La giurisprudenza amministrativa ha ripetutamente affermato che la clausola sociale deve essere interpretata conformemente ai principi nazionali e comunitari in materia di libertà di iniziativa imprenditoriale e di concorrenza, risultando altrimenti essa lesiva della libertà d'impresa, riconosciuta e garantita dall'art. 41 Cost. (Consiglio di Stato n.5551/2018). Siffatta clausola deve quindi essere interpretata in modo tale da non limitare la libertà di iniziativa economica e, comunque, evitando di attribuirle effetti automatici. Del resto, un disposto normativo che non prenda in considerazione le esigenze tecnico-produttive dell'impresa subentrante, automatizzando ex lege il passaggio dei lavoratori addetti nell'appalto, genererebbe un effetto a catena che, nell'arco di alcuni passaggi di cambio appalto, porterebbe ad un incontrollato aumento del numero di addetti per l'appalto. Ne consegue che l'obbligo di riassorbimento dei lavoratori alle dipendenze dell'appaltatore uscente nello stesso posto di lavoro e nel contesto dello stesso appalto, deve essere armonizzato e reso compatibile con l'organizzazione di impresa prescelta dall'imprenditore subentrante (Cons. St., sez. III, 5 maggio 2017, n. 2078). In altre parole, è sicuramente vero che la clausola sociale costituisce uno strumento teso a favorire la continuità e la stabilità occupazionale dei lavoratori (Cons. St., sez. V, 7 giugno 2016, n. 2433; Id., sez.
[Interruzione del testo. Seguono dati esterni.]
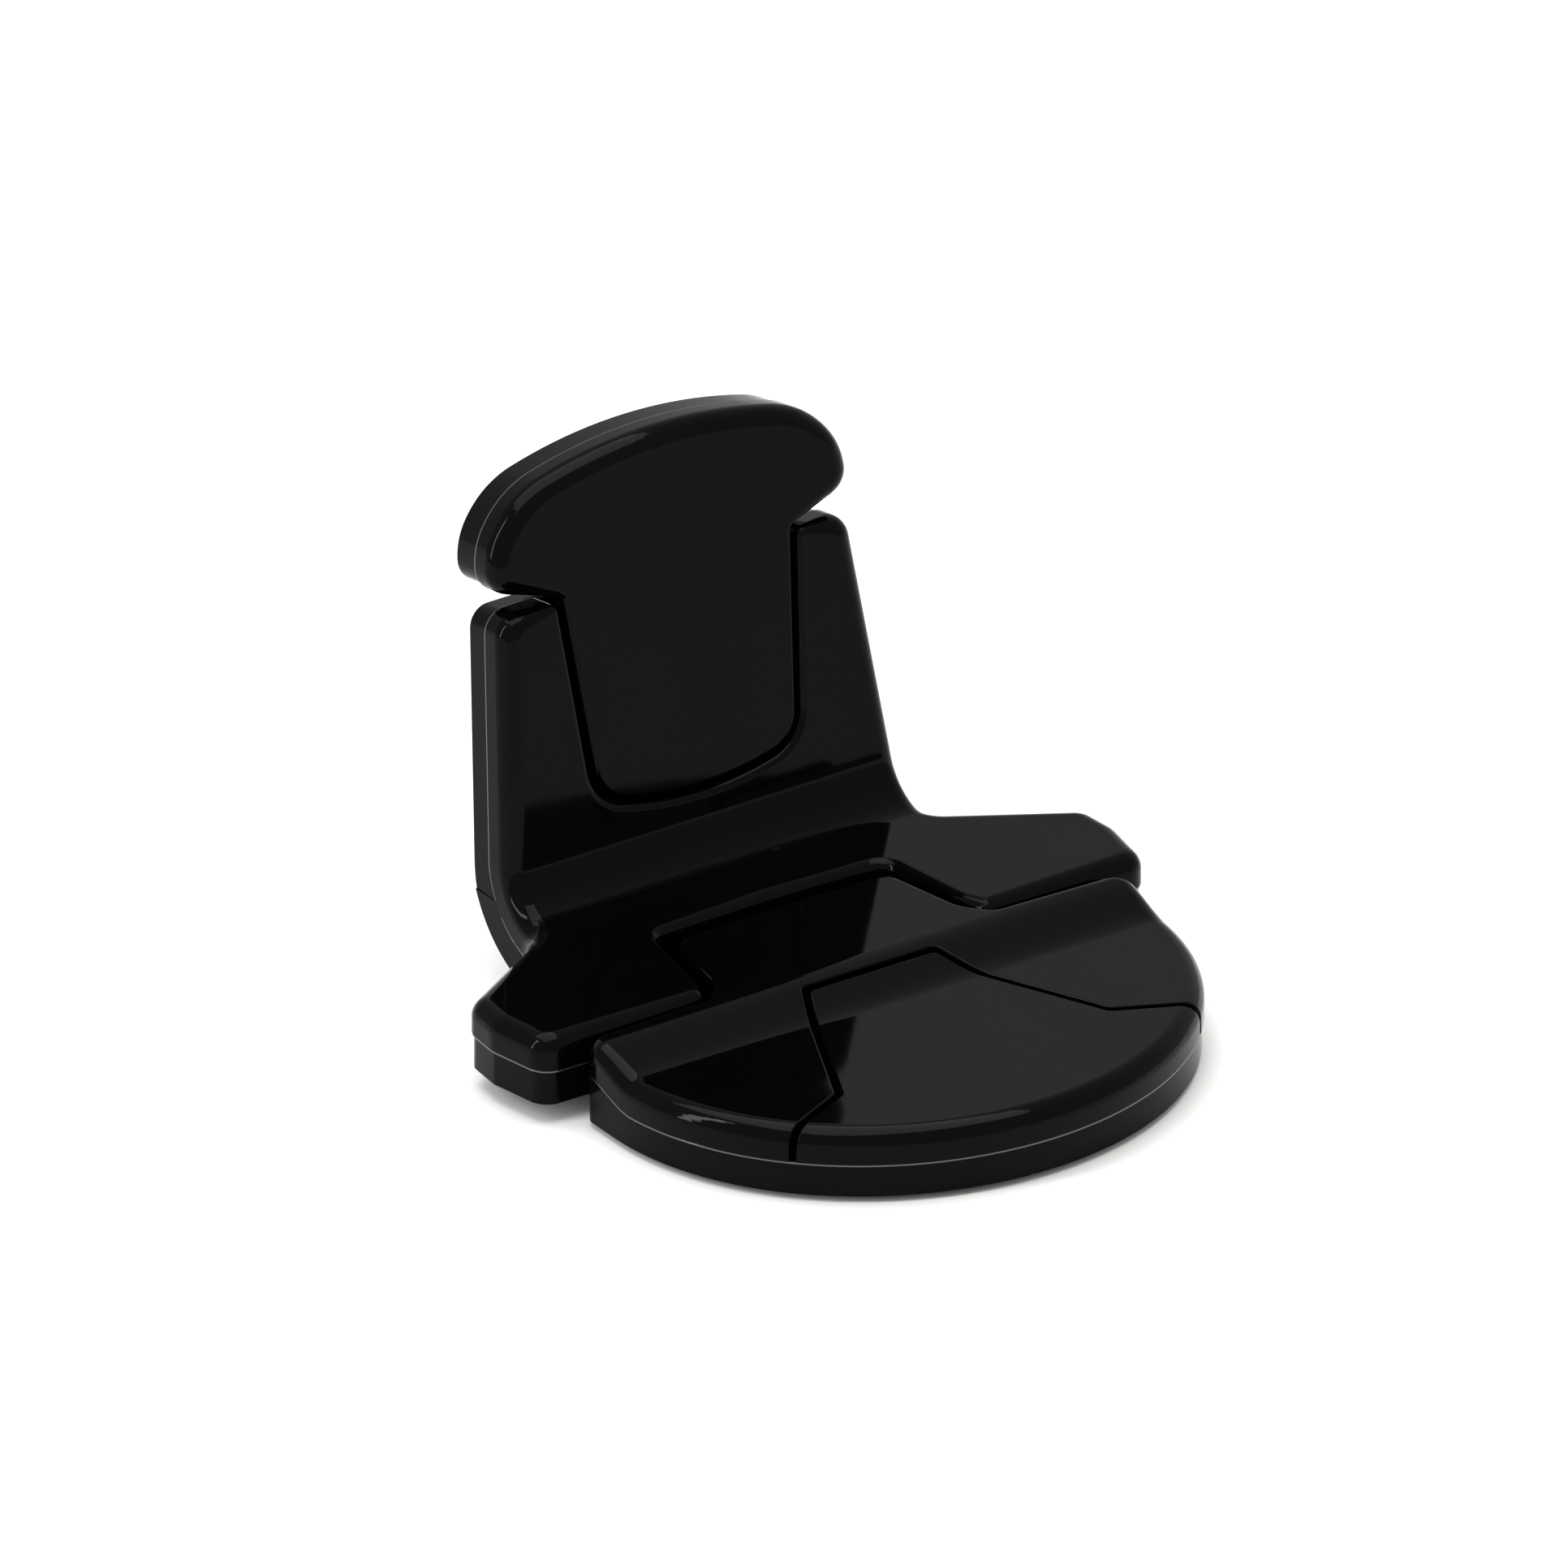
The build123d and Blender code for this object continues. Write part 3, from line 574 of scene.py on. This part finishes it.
# ---------------------------------------------------------------- materials
def material(name, colour, roughness, specular=0.5, metallic=0.0, spread=0.25, scale=300.0,
             bump=0.0, bump_scale=900.0):
    """Procedural material: colour and roughness vary gently with noise, with an optional fine bump."""
    made = bpy.data.materials.new(name)
    made.use_nodes = True
    nodes, links = made.node_tree.nodes, made.node_tree.links
    shader = nodes["Principled BSDF"]
    shader.inputs["Metallic"].default_value = metallic
    shader.inputs["Specular IOR Level"].default_value = specular
    where = nodes.new("ShaderNodeTexCoord")
    cloud = nodes.new("ShaderNodeTexNoise")
    cloud.inputs["Scale"].default_value = scale
    cloud.inputs["Detail"].default_value = 4.0
    links.new(where.outputs["Object"], cloud.inputs["Vector"])
    tones = nodes.new("ShaderNodeValToRGB")
    for element, position, factor in zip(tones.color_ramp.elements, (0.3, 0.7), (1 - spread, 1 + spread)):
        element.position = position
        element.color = (*[c * factor for c in colour], 1)
    links.new(cloud.outputs["Fac"], tones.inputs["Fac"])
    links.new(tones.outputs["Color"], shader.inputs["Base Color"])
    polish = nodes.new("ShaderNodeMapRange")
    polish.inputs["To Min"].default_value = roughness * (1 - spread)
    polish.inputs["To Max"].default_value = roughness * (1 + spread)
    links.new(cloud.outputs["Fac"], polish.inputs["Value"])
    links.new(polish.outputs["Result"], shader.inputs["Roughness"])
    if bump:
        grain = nodes.new("ShaderNodeTexNoise")
        grain.inputs["Scale"].default_value = bump_scale
        grain.inputs["Detail"].default_value = 6.0
        links.new(where.outputs["Object"], grain.inputs["Vector"])
        relief = nodes.new("ShaderNodeBump")
        relief.inputs["Strength"].default_value = bump
        relief.inputs["Distance"].default_value = 0.0001
        links.new(grain.outputs["Fac"], relief.inputs["Height"])
        links.new(relief.outputs["Normal"], shader.inputs["Normal"])
    return made


# painted highlight: the seam lip's dark grey is far lighter than the black covers so that the parting lines
# read bright; its rounded shape also catches the lamps' real light
seam_gloss_painted_highlight = material("seam_gloss_painted_highlight", (0.02, 0.02, 0.02), 0.12, specular=1.0, scale=60.0)
FINISHES = {
    "cover_gloss": material("cover_gloss", (0.0008, 0.0008, 0.00076), 0.06, specular=0.065, scale=40.0),
    "shell_gloss": material("shell_gloss", (0.0014, 0.0014, 0.0015), 0.1, specular=0.055, scale=60.0),
    "carriage_nylon": material("carriage_nylon", (0.018, 0.018, 0.02), 0.5, bump=0.25, bump_scale=4000.0),
    "rail_nylon": material("rail_nylon", (0.03, 0.03, 0.033), 0.45, bump=0.25, bump_scale=4000.0),
    "plate_steel": material("plate_steel", (0.012, 0.012, 0.013), 0.42, bump=0.6, bump_scale=5000.0),
    "pin_steel": material("pin_steel", (0.55, 0.55, 0.57), 0.28, metallic=1.0),
    "screw_steel": material("screw_steel", (0.05, 0.05, 0.055), 0.3, metallic=1.0, scale=1500.0),
    "felt": material("felt", (0.05, 0.05, 0.05), 0.95, bump=1.0, bump_scale=9000.0, spread=0.5, scale=3000.0),
    "foot_rubber": material("foot_rubber", (0.012, 0.012, 0.012), 0.75, bump=0.5, bump_scale=6000.0),
}


# ---------------------------------------------------------------- pieces
def even(depth):
    """The same thickness everywhere."""
    return lambda points: np.full(len(points), depth)


def head_thickness(points):
    """The head's cover is thinner along its tongue, which runs over the back's rails."""
    return np.where(points[:, 1] > HEAD_LOW_H, COVER, TONGUE_COVER)


def behind(place, depth):
    """The same places, this much deeper."""
    return lambda points, extra: place(points, depth + extra)


def finish_cover(obj, body, node):
    """Gives a moulded cover its body, slot and finish, in place of a CAD node."""
    obj.data.materials.append(FINISHES["cover_gloss"])
    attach(obj, body)
    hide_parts(node)


def seam(name, outline, place, body):
    """The lip along a parting line, between a cover and its shell."""
    outer = inset_loop(outline, np.full(len(outline), SEAM_OUT))
    outer[:, 2] = SEAM_ROUND
    inner = inset_loop(outline, np.full(len(outline), SEAM_OUT + SEAM_WIDE))
    obj = moulding(name, outer, behind(place, COVER), even(SEAM), cavity=inner)
    # the lip's lighter colour is a painted highlight along the parting line
    obj.data.materials.append(seam_gloss_painted_highlight)
    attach(obj, body)


bend_cuts = np.linspace(BEND_START, BEND_END, 37)
ramp_cuts = np.linspace(-RAMP_END, -RAMP_START, 31)

lower_outline = spaced(fillet_path(lower_corners()))
lower = moulding("lower_cover_moulding", lower_outline, bent_place, even(COVER), cuts=bend_cuts)
finish_cover(lower, "base", "lower_cover")

head_outline = spaced(fillet_path(head_corners()))
head_steps = [HEAD_LOW_H - 0.01, HEAD_LOW_H + 0.01]
head = moulding("head_cover_moulding", head_outline, back_place, head_thickness, cuts=head_steps)
finish_cover(head, "head", "head_cover")

tray_outline = spaced(fillet_path(tray_corners()))
outer_groove = spaced(fillet_path(insert_corners(GROOVE / 2)))
inner_groove = spaced(fillet_path(insert_corners(-GROOVE / 2)))
tray_rear = moulding(
    "tray_rear_moulding", tray_outline, tray_place, even(COVER), cuts=ramp_cuts,
    keep=lambda p: ~inside(p, outer_groove), edge_loops=[(outer_groove, -1.0)],
)
finish_cover(tray_rear, "tray", "tray_rear_cover")
tray_front = moulding(
    "tray_front_moulding", tray_outline, tray_place, even(COVER), cuts=ramp_cuts,
    keep=lambda p: inside(p, inner_groove), edge_loops=[(inner_groove, 1.0)],
)
finish_cover(tray_front, "tray", "tray_front_cover")

seam("lower_seam", lower_outline, bent_place, "base")
seam("head_seam", spaced(fillet_path(head_corners(with_tongue=False))), back_place, "head")
seam("tray_seam", tray_outline, tray_place, "tray")


# ---------------------------------------------------------------- nodes that keep their CAD shape
SHARP_TURN = math.radians(35)        # edges that turn by more are shaded sharp
BEVEL_TURN = math.radians(50)        # and by more than this are rounded


def smooth_group():
    """Modifier group that shades curved faces smooth and keeps edges sharp above an angle."""
    group = bpy.data.node_groups.new("smooth_by_angle", "GeometryNodeTree")
    group.interface.new_socket("Geometry", in_out="INPUT", socket_type="NodeSocketGeometry")
    group.interface.new_socket("Geometry", in_out="OUTPUT", socket_type="NodeSocketGeometry")
    nodes, links = group.nodes, group.links
    enter = nodes.new("NodeGroupInput")
    leave = nodes.new("NodeGroupOutput")
    bend = nodes.new("GeometryNodeInputMeshEdgeAngle")
    sharp = nodes.new("FunctionNodeCompare")
    sharp.operation = "GREATER_THAN"
    sharp.inputs["B"].default_value = SHARP_TURN
    normal = nodes.new("GeometryNodeSetMeshNormal")
    normal.mode = "SHARPNESS"
    normal.inputs["Remove Custom"].default_value = True
    normal.inputs["Face Sharpness"].default_value = False
    links.new(bend.outputs["Unsigned Angle"], sharp.inputs["A"])
    links.new(sharp.outputs["Result"], normal.inputs["Edge Sharpness"])
    links.new(enter.outputs["Geometry"], normal.inputs["Mesh"])
    links.new(normal.outputs["Mesh"], leave.inputs["Geometry"])
    return group


def soften(obj, width):
    """Rounds a node's sharp edges and smooths its curved faces."""
    weld(obj)
    obj.modifiers.new("smooth", "NODES").node_group = SMOOTH
    bevel = obj.modifiers.new("edge", "BEVEL")
    bevel.width = width * MM
    bevel.segments = 3
    bevel.limit_method = "ANGLE"
    bevel.angle_limit = BEVEL_TURN
    bevel.use_clamp_overlap = True
    bevel.harden_normals = True


# edge rounding by slot, mm
EDGE_ROUND = {
    "shell_gloss": 0.55,
    "plate_steel": 0.25,
    "carriage_nylon": 0.2,
    "rail_nylon": 0.2,
    "foot_rubber": 0.3,
}
SMOOTH = smooth_group()
slots = {row["node"]: row["material_slot"] for row in frame["record"]["subparts"]}
for node, obj in frame["nodes"].items():
    obj.data.materials.clear()
    obj.data.materials.append(FINISHES[slots[node]])
    if slots[node] in EDGE_ROUND:
        soften(obj, EDGE_ROUND[slots[node]])


# ---------------------------------------------------------------- stage, light and camera
FRAME_WIDTH = 212.5      # mm across the square picture
AIM_UP = 16.6            # mm from the datum up to the middle of the picture
AZIMUTH = math.radians(-34.2)
ELEVATION = math.radians(27.4)
CAMERA_AWAY = 1.0        # m


def make_floor():
    """Pale plain floor, reach metres each way."""
    mesh = bpy.data.meshes.new("floor")
    reach = 6.0
    corners = [(-reach, -reach, 0), (reach, -reach, 0), (reach, reach, 0), (-reach, reach, 0)]
    mesh.from_pydata(corners, [], [(0, 1, 2, 3)])
    floor = bpy.data.objects.new("floor", mesh)
    bpy.context.scene.collection.objects.link(floor)
    pale = material("floor_pale", (0.86, 0.86, 0.855), 0.9, specular=0.1, spread=0.006, scale=8.0)
    mesh.materials.append(pale)


def area_light(name, place, target, size, power):
    """Rectangular light in metres and watts, turned to its target."""
    light = bpy.data.lights.new(name, "AREA")
    light.shape = "RECTANGLE"
    light.size, light.size_y = size
    light.energy = power
    obj = bpy.data.objects.new(name, light)
    obj.location = place
    obj.rotation_euler = (Vector(target) - Vector(place)).to_track_quat("-Z", "Y").to_euler()
    bpy.context.scene.collection.objects.link(obj)


def make_world():
    """Even, slightly warm surroundings."""
    world = bpy.data.worlds.new("studio")
    world.use_nodes = True
    background = world.node_tree.nodes["Background"]
    background.inputs["Color"].default_value = (1.0, 0.985, 0.96, 1)
    background.inputs["Strength"].default_value = 0.8
    bpy.context.scene.world = world


def make_camera():
    """Camera at the side and height from which the stand is seen."""
    camera = bpy.data.cameras.new("camera")
    camera.type = "ORTHO"
    camera.ortho_scale = FRAME_WIDTH * MM
    obj = bpy.data.objects.new("camera", camera)
    towards = Vector((
        math.sin(AZIMUTH) * math.cos(ELEVATION),
        -math.cos(AZIMUTH) * math.cos(ELEVATION),
        math.sin(ELEVATION),
    ))
    turn = towards.to_track_quat("Z", "Y")
    up = turn @ Vector((0, 1, 0))
    aim = Vector((0, datum_y * MM, seat_z * MM)) + up * AIM_UP * MM
    obj.location = aim + towards * CAMERA_AWAY
    obj.rotation_mode = "QUATERNION"
    obj.rotation_quaternion = turn
    bpy.context.scene.collection.objects.link(obj)
    bpy.context.scene.camera = obj


make_floor()
make_world()
area_light("overhead", (0.0, 0.1, 1.6), (0, 0, 0), (1.6, 1.6), 26.0)
area_light("left_strip", (-0.9, 0.15, 0.5), (0, 0, 0.04), (0.12, 0.9), 5.0)
make_camera()
bpy.context.scene.view_settings.view_transform = "Standard"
III, 30 marzo 2016, n. 1255; Id. 9 dicembre 2015, n. 5598; Id. 5 aprile 2013, n. 1896; Id., sez. V, 25 gennaio 2016, n. 242; Id., sez. VI, 27 novembre 2014, n. 5890), ma è altrettanto vero che ciò deve comunque avvenire nel rispetto della libertà di iniziativa economica costituzionalmente tutelata.

Tuttavia, se è vero che la clausola sociale non può giungere a comprimere eccessivamente la libertà di iniziativa economica sancita dall'art. 41 Cost. (cfr. Cons. St., Sez. III, n. 142/2019), è altrettanto vero che essa deve pur sempre essere tesa a garantire gli obiettivi di salvaguardia occupazionale sottesi alla previsione della clausola stessa (cfr. Cons. St., Sez. V, n. 3885/2019). Ne consegue che, pur affermandosi che non è compatibile con i principi comunitari e costituzionali obbligare l'impresa subentrante a mantenere sempre e comunque le stesse condizioni di lavoro e di retribuzione, perché tale automatismo possa essere escluso occorre che si fornisca una specifica prova, il cui onere è gravante sul datore di lavoro subentrante, che l'applicazione della clausola sociale finirebbe con il generare concreti problemi all'organizzazione aziendale in ragione del mutamento delle condizioni dell'appalto e delle differenze organizzative esistenti tra le due imprese succedutesi nei servizi appaltati.

Sarà l'elaborazione giurisprudenziale in materia ad esser chiamata al delicato compito di assicurare alla normativa in parola un'applicazione equilibrata e conforme ai principi desumibili dlla normativa comunitaria, nel rispetto dei canoni interpretativi offerti dalla Corte di giustizia dell'Unione europea.